Simon expliqua quelle était son ancien travail puis, sans mentionner sa voix, ni les conditions qui l'avaient fait changer, il se déclara comme étant « en vacances » et lui décrivit la vie palpitante qu'il désirait mener durant quelques semaines.
De fil en aiguille, on en vint à parler d'Annie. Elle était en troisième année d'études de biologie à l'université de Paris-Descartes. Malgré la difficulté de sa vie laborieuse, elle appréciait pleinement l'existence qu'elle menait ; elle décrivit successivement ses travaux de licence et son emploi au Lupin avec une foule de détails passionnés qu'elle savait intégrer avec talent dans son récit.

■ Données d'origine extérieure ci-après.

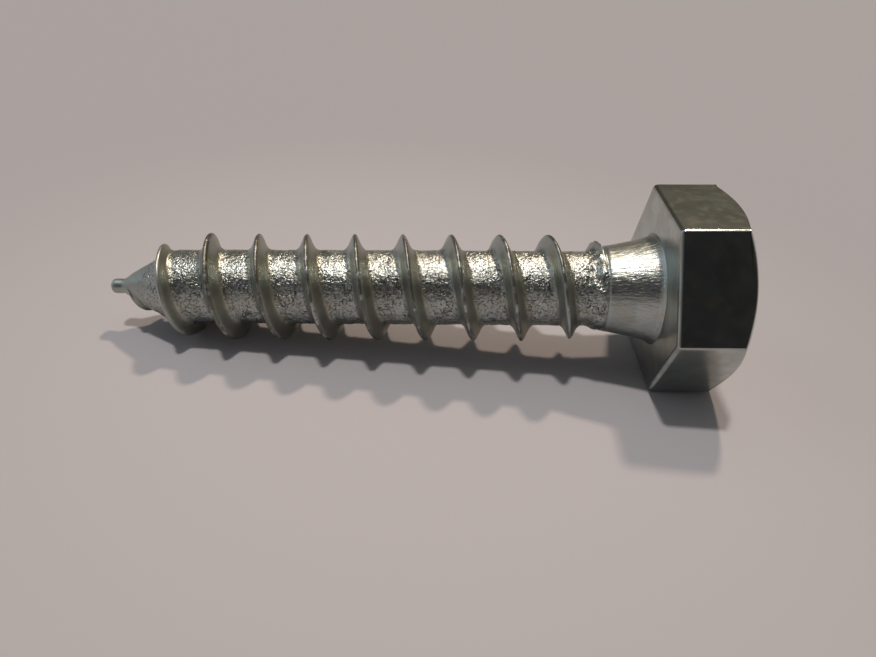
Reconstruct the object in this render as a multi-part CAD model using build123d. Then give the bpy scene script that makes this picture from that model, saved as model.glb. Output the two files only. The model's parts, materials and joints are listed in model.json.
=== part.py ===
from build123d import *
from math import asin, atan2, cos, degrees, floor, hypot, pi, radians, sin, sqrt, tan
import os

# A hex head wood screw in one piece of steel, all sizes in millimetres.
# It is modelled upright: the axis is Z, the underside of the head is z = 0 and the point is below.
# Then it is laid down as it rests on a bench, on one flat of its head and on its thread.

# Head
across_flats = 16.8
head_height = 6.5
end_circle_diameter = 16.3
chamfer_angle = 30.0
side_radius = 0.3           # of the edges between the flats
underside_radius = 0.45     # of the edges round the underside

# Neck, left at the diameter of the blank and flaring out under the head
neck_length = 4.0
neck_diameter = 8.1
flare_diameter = 9.7
under_head_fillet = 0.4

# Thread
length_under_head = 50.9
thread_diameter = 10.0
root_diameter = 7.0
pitch = 4.5
thread_angle = 64.0         # between the two flanks
thread_end_angle = 244.0    # around the axis, where the ridge runs out at the neck
run_out_rise = 1.8          # the root rises to the neck over this length
point_rise = [(0.0, 0.0), (0.3, 0.45), (0.8, 0.7), (1.3, 0.8), (1.8, 1.1), (2.3, 1.0)]
run_out_fall = [(0.95, 1.0), (0.2, 0.3), (0.0, 0.0)]
# Both lists hold (turns from that end of the ridge, share of its full height).

# Point
point_diameter = 1.3
point_length = 1.3
point_chamfer = 0.3
cone_length = 5.0
ridge_gap = 0.3             # the ridge starts at least this far up the cone

# How finely the thread is drawn
faces_per_turn = 4
strips_per_flank = 3

root_radius = root_diameter / 2
thread_depth = (thread_diameter - root_diameter) / 2
point_top = point_length - length_under_head
turns = floor((length_under_head - neck_length - point_length - ridge_gap) / pitch)
thread_start = -neck_length - turns * pitch
core_profile = [
    (-length_under_head, point_diameter / 2),
    (point_top, point_diameter / 2),
    (point_top + cone_length, root_radius),
    (-neck_length - run_out_rise, root_radius),
    (-neck_length, neck_diameter / 2),
]
ridge_share = point_rise + [(turns - left, share) for left, share in run_out_fall]


def value_at(profile, place):
    """Value at a place along a profile of (place, value) pairs, held level past its ends."""
    before = profile[0]
    for after in profile:
        if place <= after[0]:
            part_way = (place - before[0]) / max(after[0] - before[0], 1e-9)
            return before[1] + part_way * (after[1] - before[1])
        before = after
    return before[1]


def ridge_section():
    """The ridge's section at full height, as (along the axis from its middle, above the root) pairs."""
    foot = thread_depth * tan(radians(thread_angle / 2))
    shares = [step / strips_per_flank for step in range(1 - strips_per_flank, strips_per_flank)]
    inner = [(foot * share, thread_depth * (1 - abs(share))) for share in shares]
    return [(-foot, 0)] + inner + [(foot, 0)]


def on_thread(turn, z, height):
    """Point of the thread, wound this many turns from the ridge's start, at a height above the root."""
    angle = radians(360 * turn + thread_end_angle)
    radius = value_at(core_profile, z) + height
    return Vector(radius * cos(angle), radius * sin(angle), z)


def on_ridge(turn, offset, height):
    """Point of the ridge, by its place in the section at full height."""
    share = value_at(ridge_share, turn)
    return on_thread(turn, thread_start + pitch * turn + offset * share, height * share)


def winding_edge(point_at, first_turn):
    """Piece of an edge that winds round the screw, as one cubic."""
    length = 1 / faces_per_turn
    nudge = 1e-4
    first, last = point_at(first_turn), point_at(first_turn + length)
    first_speed = (point_at(first_turn + nudge) - first) * (1 / nudge)
    last_speed = (last - point_at(first_turn + length - nudge)) * (1 / nudge)
    pull = 2 / pi * tan(pi / 2 * length)  # with this the cubic keeps to a circle
    tangents = [first_speed * pull, last_speed * pull]
    return Edge.make_spline([first, last], tangents, parameters=[0, 1], scale=False)


def ridge_edges(offset, height):
    """A long edge of the ridge, in pieces."""
    starts = [number / faces_per_turn for number in range(turns * faces_per_turn)]
    return [winding_edge(lambda turn: on_ridge(turn, offset, height), start) for start in starts]


def winding_circle(z):
    """Circle round the core, in the same pieces as the edges that wind round it."""
    quarter = Edge.make_circle(value_at(core_profile, z), end_angle=360 / faces_per_turn)
    starts = [thread_end_angle + 360 * number / faces_per_turn for number in range(faces_per_turn)]
    return [Pos(0, 0, z) * Rot(0, 0, start) * quarter for start in starts]


def thread_faces():
    """Flanks and hollows of the ridge, and the bare root between its turns."""
    edges = [ridge_edges(offset, height) for offset, height in ridge_section()]
    strips = list(zip(edges, edges[1:]))
    strips.append((winding_circle(thread_start) + edges[-1], edges[0] + winding_circle(-neck_length)))
    return [Face.make_surface_from_curves(*pair) for strip in strips for pair in zip(*strip)]


def turned(outline):
    """Solid turned from half of its outline, with its seam where the ridge starts and ends."""
    profile = make_face(Plane.XZ * outline)
    return Rot(0, 0, thread_end_angle) * revolve(profile, Axis.Z)


def point():
    """Blunt point and the bare start of its cone."""
    end = -length_under_head
    radius = point_diameter / 2
    outline = Polyline(
        (0, end),
        (radius - point_chamfer, end),
        (radius, end + point_chamfer),
        (radius, point_top),
        (value_at(core_profile, thread_start), thread_start),
        (0, thread_start),
        close=True,
    )
    return turned(outline)


def neck():
    """Neck from the end of the thread to the underside of the head."""
    neck_radius = neck_diameter / 2
    flare_end = flare_diameter / 2
    outline = Polyline(
        (0, -neck_length),
        (neck_radius, -neck_length),
        (flare_end, -under_head_fillet),
        (flare_end + under_head_fillet, 0),
        (0, 0),
        close=True,
    )
    return turned(outline)


def head():
    """Hexagon with a flat across X, its end chamfered as a cone."""
    corner_radius = across_flats / sqrt(3)
    end_radius = end_circle_diameter / 2
    chamfer_height = (corner_radius - end_radius) * tan(radians(chamfer_angle))
    block = extrude(RegularPolygon(across_flats / 2, 6, major_radius=False, rotation=30), head_height)
    block = fillet(block.edges().filter_by(Axis.Z), side_radius)
    block = fillet(block.faces().sort_by(Axis.Z)[0].edges(), underside_radius)
    outline = Polyline(
        (0, 0),
        (corner_radius, 0),
        (corner_radius, head_height - chamfer_height),
        (end_radius, head_height),
        (0, head_height),
        close=True,
    )
    return block & turned(outline)


def screw():
    """The whole screw, upright."""
    lower_faces = point().faces().sort_by(Axis.Z)
    upper_faces = (neck() + head()).faces().sort_by(Axis.Z)
    return Solid(Shell(lower_faces[:-1] + upper_faces[1:] + thread_faces()))


def rest_tilt():
    """How far the axis tips when the screw lies on a flat of its head and on one crest, in degrees."""
    edge_centre = across_flats / 2 - underside_radius
    lowest = 1 - (thread_end_angle / 360) % 1
    tilts = []
    for turn in [lowest + number for number in range(turns)]:
        crest = on_ridge(turn, 0, thread_depth)
        along = underside_radius - crest.Z
        down = edge_centre - crest.X
        tilts.append(atan2(down, along) + asin(underside_radius / hypot(down, along)))
    return degrees(min(tilts))


def laid_down(solid):
    """The screw as it comes to rest on z = 0, its head towards +X."""
    lying = Rot(0, 90 - rest_tilt(), 0) * solid
    box = lying.bounding_box()
    return Pos(-box.center().X, -box.center().Y, -box.min.Z) * lying


os.makedirs("parts", exist_ok=True)
export_step(laid_down(screw()), "parts/hex_head_wood_screw.step")
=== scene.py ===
import json
from math import atan2, pi, radians, sin, sqrt, tan

import bmesh
import bpy
import numpy as np
from mathutils import Euler, Matrix, Vector, noise


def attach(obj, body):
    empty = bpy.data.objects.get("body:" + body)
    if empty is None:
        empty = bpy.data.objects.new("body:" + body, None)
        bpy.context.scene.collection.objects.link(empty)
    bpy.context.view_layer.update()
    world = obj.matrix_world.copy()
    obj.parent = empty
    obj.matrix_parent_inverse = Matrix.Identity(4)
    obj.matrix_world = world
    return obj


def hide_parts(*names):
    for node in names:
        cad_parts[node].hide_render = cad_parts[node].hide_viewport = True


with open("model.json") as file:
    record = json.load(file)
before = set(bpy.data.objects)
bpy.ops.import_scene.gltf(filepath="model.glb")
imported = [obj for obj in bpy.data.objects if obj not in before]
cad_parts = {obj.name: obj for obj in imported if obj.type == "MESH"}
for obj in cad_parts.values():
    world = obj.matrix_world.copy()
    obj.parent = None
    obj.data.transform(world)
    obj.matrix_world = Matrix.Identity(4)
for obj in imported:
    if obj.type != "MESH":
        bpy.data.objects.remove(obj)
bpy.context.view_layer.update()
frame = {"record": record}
print("frame loaded")

# The screw is shaped upright in millimetres, with its axis on Z and the underside of its head at z = 0.
# At the end it is laid down in metres, in the place of the plain model.

mm = 0.001
record = frame["record"]
bearing = next(mount for mount in record["mounts"] if mount["name"] == "bearing_face")
axisToHead = -Vector(bearing["axis"]).normalized()
undersideCentre = Vector((bearing["pos_m"][0], 0, bearing["pos_m"][2]))
layDown = Matrix.Rotation(atan2(axisToHead.x, axisToHead.z), 4, "Y")


def chooseOnly(piece):
    bpy.ops.object.select_all(action="DESELECT")
    piece.select_set(True)
    bpy.context.view_layer.objects.active = piece


def editPiece(piece, mode="VERT"):
    chooseOnly(piece)
    bpy.ops.object.mode_set(mode="EDIT")
    bpy.ops.mesh.select_mode(type=mode)
    bpy.ops.mesh.select_all(action="DESELECT")


def leaveEdit():
    bpy.ops.object.mode_set(mode="OBJECT")


def pickParts(piece, kind, test):  # selects the verts, edges or faces that pass the test
    bpy.ops.mesh.select_all(action="DESELECT")
    editMesh = bmesh.from_edit_mesh(piece.data)
    for part in getattr(editMesh, kind):
        if test(part):
            part.select_set(True)
    editMesh.select_flush_mode()
    bmesh.update_edit_mesh(piece.data)


def applyModifier(piece, kind, settings):
    modifier = piece.modifiers.new(kind.title(), kind)
    for name, value in settings.items():
        setattr(modifier, name, value)
    chooseOnly(piece)
    bpy.ops.object.modifier_apply(modifier=modifier.name)


def newestPiece(name):
    piece = bpy.context.active_object
    piece.name = name
    return piece


def readPlaces(piece):
    places = np.empty(len(piece.data.vertices) * 3)
    piece.data.vertices.foreach_get("co", places)
    return places.reshape(-1, 3)


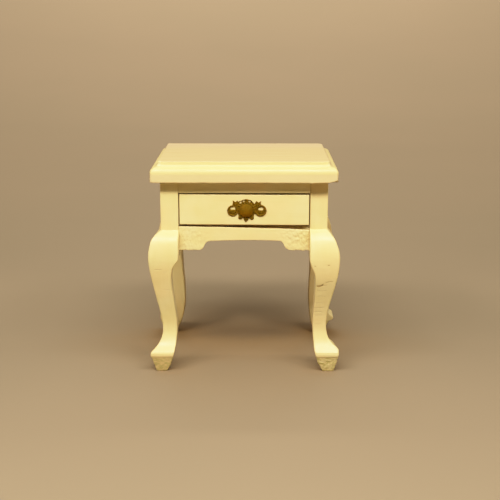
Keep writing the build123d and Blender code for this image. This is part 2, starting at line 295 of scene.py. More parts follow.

Tout en l'écoutant parler, Simon admirait son interlocutrice. Il ne pouvait s'empêcher de contempler sa chevelure blonde qui ondulait doucement chaque fois qu'elle bougeait la tête, balayant délicatement la peau lisse et blanche de sa nuque. Du fond de ses yeux d'un bleu d'azur rayonnait une joie intense, une lumière qui redoublait d'intensité chaque fois qu'elle parlait.
Il ressentait chez elle quelque chose qu'il n'avait pas perçu depuis des années chez une femme. Il n'avait même pas le souvenir que ce fut arrivé une seule fois. Il ne discernait ni la vanité si courante des filles de cet âge, ni timidité, ni exubérance excessive. Elle parlait avec esprit, naturellement, sans pompeuses circonvolutions du langage ni grossièretés éparses parmi ses phrases. A aucun moment, il ne l'entendit se plaindre de sa triste condition ; elle l'affrontait avec courage et clairvoyance, sans se morfondre. Et toujours le même entrain venait embellir ce qu'elle disait.
Simon en était convaincu : Annie était une aristocrate. Non pas une parmi ceux qui le deviennent grâce à une bonne éducation, mais parmi ceux, rares et inestimables, qui le sont naturellement. Elle n'en avait sans doute pas conscience, mais elle était de loin supérieure à l'immense majorité de ses contemporains.
Jamais il n'avait contemplé pareille magnificence morale. Toute sa personne en était illuminée, procurant à son corps d'apparence ordinaire une beauté qui s'offrait à qui savait la voir.
En lui parlant ainsi, il sentait lui aussi une certaine joie monter en lui. Un sourire lui montait aux lèvres. Une si agréable compagnie le comblait de bonheur. Il se sentait plus vivant qu'au moment où il était rentré dans le bar, comme si la compagnie d'un aristocrate suffisait à élever qui veut en devenir un. Cette pensée le remplit d'une exaltation nouvelle.
Annie elle-même appréciait cette soirée à parler avec Simon. Elle était impressionnée par la franchise virile et l'admiration presque enfantine qui émanaient de son regard.
Bien vite, ils commencèrent à discuter comme deux amis, réunis dans ce lieu hors du temps. Bien que Simon ne révéla rien de ses manœuvres financières, il se confiait toujours plus intimement. Annie faisait elle-aussi découvrir des aspects plus profonds et moins perceptibles de sa personnalité.
Hélas pour eux, l'heure avançait. Les clients s'en allaient peu à peu et bientôt, il fallut fermer boutique.
Désirant passer plus de temps avec Annie, Simon l'aida à ranger les tables et les chaises et à nettoyer la salle. Puis les deux partirent, l'un à côté de l'autre. Leurs voix résonnaient dans les petites rues à présent vides de Paris. Sur les boulevards se voyait encore une certaines activité ; les théâtres et les cinémas qui s'alignaient procuraient aux alentours une vie nocturne, moins visible mais non moins fiévreuse que durant le jour.
Ils descendirent dans les souterrains du métro. Malheureusement, leurs destinations étaient opposées. Le temps de la séparation vint. Après de chaleureuses salutations, Simon regarda mélancoliquement son amie du soir s'éloigner au rythme des frottements de sa jupe contre ses jambes graciles. Enfin, elle se déroba à sa vue et il partit de son côté, le cœur plein de joie d'avoir vécu une si merveilleuse soirée.